Hagen left Nepal in 1963 to work as UN representative in Bolivia, advising on the development of the country's oil reserves. From 1966 to 1971, as adviser to the UN's Development Programme, he was given a special mission as "trouble shooter" in crisis-hit areas throughout the world, and travelled widely in Africa, the Middle East and Asia.
From 1969, as Special Representative of the UNDP, he undertook three missions to Peru to manage the emergency relief effort after a series of devastating earthquakes; he was chairman of the UNDP reconstruction programme in North Yemen after the seven-year civil war; and in 1971, he led the relief operations in East Pakistan, remaining in the country after the end of the civil war when it became Bangladesh.
Hagen retired from the UN in 1972 to work as a freelance adviser for organisations involved in foreign aid. Two years later, he returned to the Federal Institute of Technology at Zurich where he lectured on the problems of the developing world.
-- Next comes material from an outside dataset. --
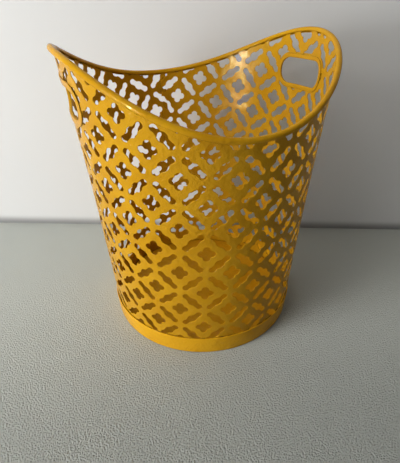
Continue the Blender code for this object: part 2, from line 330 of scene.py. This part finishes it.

Travelling remained his passion and Hagen made regular visits to Nepal. In the early 1980s he established the Toni Hagen Foundation to promote democratic reforms and better understanding between different ethnic groups in the country. In 1984, at a ceremony in Kathmandu, King Birendra of Nepal awarded him the Birendra Pragya Alankara, Nepal's highest honour, for his service to Nepal.
Nearly 50 years after his first visit, in 1999, Hagen returned to Nepal accompanied by a film crew in order to return a ring, known as "the Ring of the Buddha," to an old friend, the Buddhist monk Chogye Trichen Rimpoche, the last surviving teacher of the Dalai Lama. Rimpoche had given Hagen the ring 40 years earlier as a token of appreciation for his tireless commitment to the welfare of Tibetan refugees.
A documentary feature film The Ring of the Buddha, recounting Hagen's life's work, is now playing in German and Swiss cinemas.
Hagen died on Good Friday, three days after his wife, Gertrud. He is survived by a son and two daughters.